Sussmann is accused of lying to the FBI during a September 2016 meeting in which he tried to raise alarm about “secret communications” between the Trump Organization and Russia’s Alfa Bank. Sussmann gave then-FBI attorney Jim Baker documents and data purporting to show that computer servers associated with Trump and Alfa Bank were in regular contact.
This was evidence, Sussmann argued, of a possible covert back channel. According to Durham, Sussmann told Baker that he was not working “for any client,” and was simply passing on information that had been provided to him by “multiple cyber experts” who had come across the suspicious web traffic.
But according to the detailed indictment, Sussmann was in fact cooking up a politically motivated scam.
The theory of a purported covert Trump-Alfa channel had been concocted by an unnamed tech executive positioning himself for a top cybersecurity job in the anticipated Clinton administration. To spread the theory to the media and intelligence community, the executive and Sussmann “coordinated”, Durham says, with Mark Elias, a colleague of Sussmann’s at Perkins Coie and the top lawyer for Clinton’s 2016 campaign.
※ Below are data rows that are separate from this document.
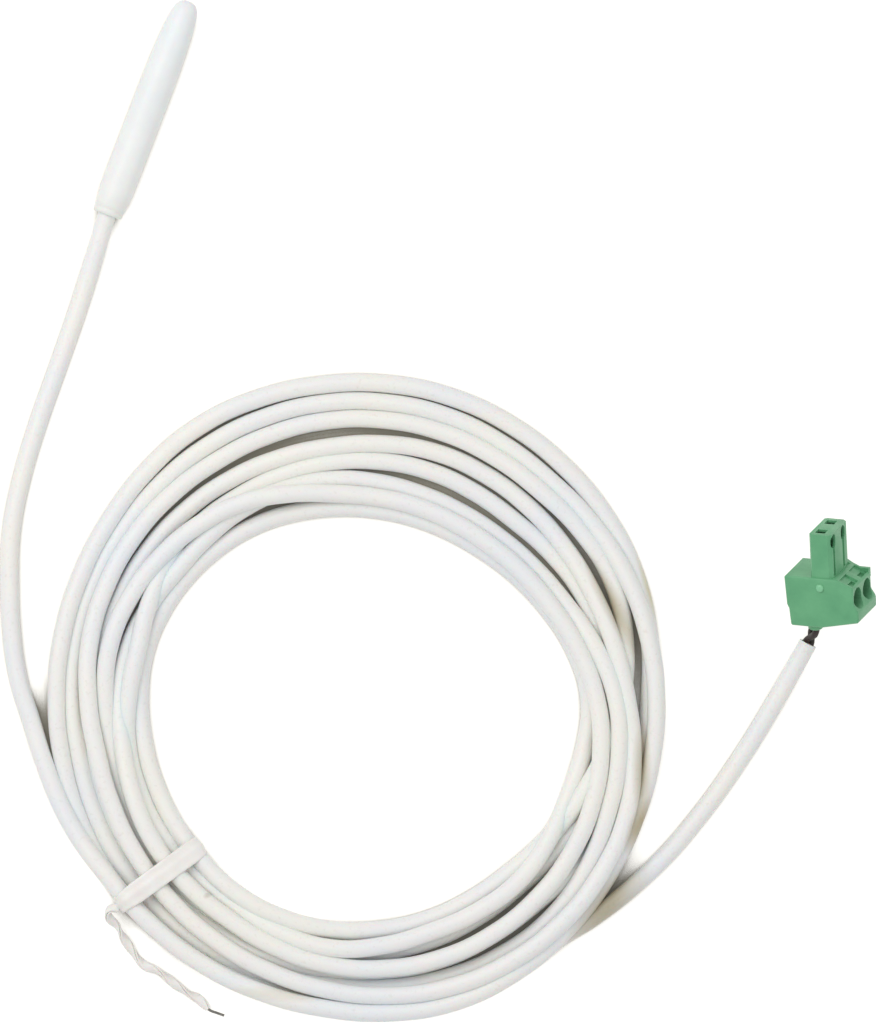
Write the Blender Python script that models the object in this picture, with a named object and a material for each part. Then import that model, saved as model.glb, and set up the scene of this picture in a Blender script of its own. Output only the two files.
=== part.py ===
"""Temperature probe: a moulded sensor capsule on a long two-core lead.

The lead is wound into a tied coil and ends in a two-pole pluggable screw
connector. The capsule lies along +Y with its tip forward. Everything else is
laid out in table coordinates, which are turned about +Z against the capsule.
"""

from math import atan2, cos, pi, radians, sin

import bmesh
import bpy
from mathutils import Euler, Matrix, Vector

MM = 0.001
MERGE = 0.000001

# Clearances between pieces that touch on the real probe
SEAT_GAP = 0.30 * MM
FINE_GAP = 0.15 * MM
CRIMP_GAP = 0.12 * MM

# Sensor capsule
CAPSULE_LENGTH = 44.0 * MM
CAPSULE_RADIUS = 3.25 * MM
TAPER_START = 26.4 * MM
TAPER_POWER = 1.8
NOSE_RADIUS = 2.5 * MM
NOSE_LENGTH = 1.7 * MM
SHOULDER_LENGTH = 2.0 * MM
COLLAR_WALL = 0.55 * MM
TIP_WALL = 5.0 * MM
BORE_GAP = 0.25 * MM
CAPSULE_SIDES = 32

# Lead
LEAD_RADIUS = 1.75 * MM
JACKET_DEPTH = 10.0 * MM
CORE_RADIUS = 0.60 * MM
CORE_STRAND_RADIUS = 0.30 * MM
STRIP_LENGTH = 2.7 * MM

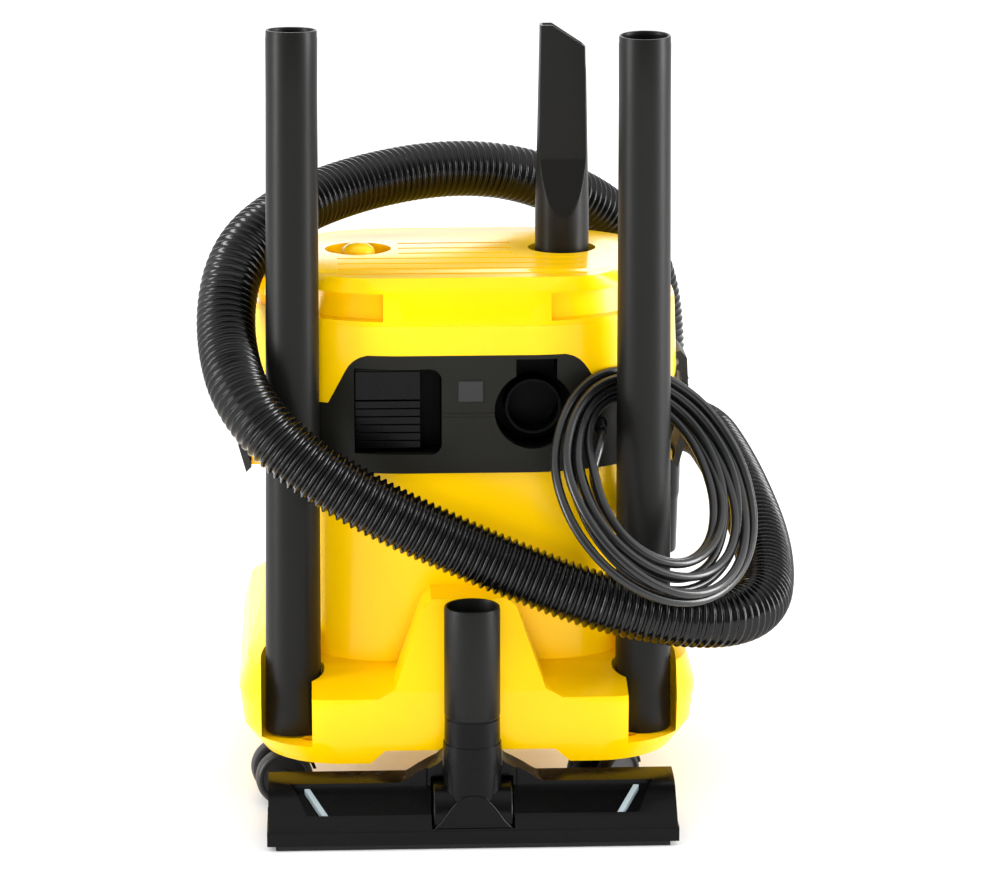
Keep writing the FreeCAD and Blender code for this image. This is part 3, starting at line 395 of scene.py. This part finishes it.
def hose_tree():
    """Sweeps a circle along a curve, its radius rising and falling with each corrugation."""
    made = Tree("corrugated_tube", Radius="NodeSocketFloat", Pitch="NodeSocketFloat", Rib="NodeSocketFloat",
                Finish="NodeSocketMaterial")
    step = made.math("DIVIDE", made.inputs["Pitch"], 8.0)
    curve = made.add("GeometryNodeResampleCurve", attributes={"mode": "LENGTH"},
                     Curve=made.inputs["Geometry"], Length=step)
    travelled = made.add("GeometryNodeSplineParameter", result=1)
    phase = made.math("MULTIPLY", made.math("DIVIDE", travelled, made.inputs["Pitch"]), 2 * pi)
    wave = made.math("POWER", made.math("ADD", made.math("MULTIPLY", made.math("COSINE", phase), 0.5), 0.5), 1.1)
    depth = made.math("MULTIPLY", made.math("SUBTRACT", 1.0, wave), made.inputs["Rib"])
    radius = made.math("SUBTRACT", made.inputs["Radius"], depth)
    ring = made.add("GeometryNodeCurvePrimitiveCircle", Resolution=36, Radius=1.0)
    tube = made.add("GeometryNodeCurveToMesh", Curve=curve, Profile_Curve=ring, Scale=radius, Fill_Caps=False)
    smooth = made.add("GeometryNodeSetShadeSmooth", Geometry=tube)
    whole = made.add("GeometryNodeRealizeInstances", Geometry=smooth)
    done = made.add("GeometryNodeSetMaterial", Geometry=whole, Material=made.inputs["Finish"])
    made.tree.links.new(done, made.end)
    return made


def row_tree():
    """Puts a copy of the object's own mesh at each step of a straight row."""
    made = Tree("row", Count="NodeSocketInt", Step="NodeSocketVector", Finish="NodeSocketMaterial")
    points = made.add("GeometryNodeMeshLine", Count=made.inputs["Count"], Offset=made.inputs["Step"])
    row = made.add("GeometryNodeInstanceOnPoints", Points=points, Instance=made.inputs["Geometry"])
    whole = made.add("GeometryNodeRealizeInstances", Geometry=row)
    done = made.add("GeometryNodeSetMaterial", Geometry=whole, Material=made.inputs["Finish"])
    made.tree.links.new(done, made.end)
    return made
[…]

Sussmann and Elias in turn coordinated with the private intelligence company Fusion GPS. Elias had already hired the firm – on Clinton’s behalf – to produce the Steele dossier, the collection of fabricated reports by ex-British spy Christopher Steele alleging a longstanding Trump-Russia conspiracy/blackmail relationship. According to Steele, it was Sussmann, in a July 2016 meeting, who first informed him about the Alfa Bank server story. Elias kept Clinton campaign members informed as well, including the “campaign manager, communications director, and foreign policy advisor.” In February 2017, Sussmann also met with a CIA official to push the Alfa Bank narrative.
Sussmann concealed this plot from the FBI, along with the fact that he was billing Clinton for his involvement. The meeting with the FBI’s Baker, for example, was charged to the Clinton campaign as “work and communications regarding confidential project.” In fact, according to Durham, “all or nearly all” of Sussmann’s work on the Alfa Bank story prior to meeting Baker was “billed to the Clinton campaign.”
(In Sussmann’s orbit, hiding the money trail was established Russiagate practice. His law firm Perkins Coie and the Clinton campaign concealed that they had funded the Steele dossier, until a subpoena from the GOP-controlled House Intelligence Committee forced them to admit the truth in October 2017. The FBI also concealed Steele’s Democratic funders from the FISA court when it used the dossier to obtain a surveillance warrant on Trump campaign volunteer Carter Page.)
Sussmann is charged for failing to disclose that he was acting on behalf of Clinton’s team. But the indictment makes clear that Durham has uncovered a wider deception. For weeks prior to his meeting with the FBI, Sussmann worked with the unnamed technology executive (“Tech Executive-1”), who, like the Clinton campaign, was also Sussmann’s client. The executive’s “goal”, Durham says, was to create a “narrative” about Trump’s “ties to Russia” which would ultimately “please certain ‘VIPs’” – i.e., Sussmann’s clients in the Clinton campaign.
To advance this goal, the executive took advantage of his ownership position at several companies to access “public and non-public” internet data, and tasked several people to assist him. Their efforts yielded a cache of purported DNS traffic between a Trump-adjacent marketing server and Alfa Bank in Russia. According to Durham, the tech executive’s researchers expressed misgivings about the project. One team member relayed “continued doubt” about the Trump-Alfa conspiracy theory that Sussman “would later convey to the FBI,” and concerns that the project was driven not by data, but by “bias against Trump.”
To suggest even “a very weak association,” the researcher warned, “we will have to expose every trick we have in our bag.” At one point, the executive himself even admitted that the Trump-Alfa Bank traffic was not a secret channel but in fact a “red herring.” But that ultimately did not stop him from working with Sussmann to draft white papers and collect data that would be submitted to the FBI in the service of the “VIP”-catered “narrative.”
The FBI would ultimately reach the same “red herring” conclusion that the executive had concealed. As Durham notes, “the email server at issue was not owned or operated by the Trump Organization but, rather, had been administered by a mass marketing email company that sent advertisements for Trump hotels and hundreds of other clients.”
For its part, Alfa Bank has filed suit against the computer researchers involved, accusing them of doctoring computer data in a deliberate smear campaign to tie the bank to Trump. A lengthy report commissioned by Alfa Bank posits that “threat actors may have artificially created DNS activity” between Trump and Alfa Bank “to make it appear as though a connection existed, for ‘discovery’ later.”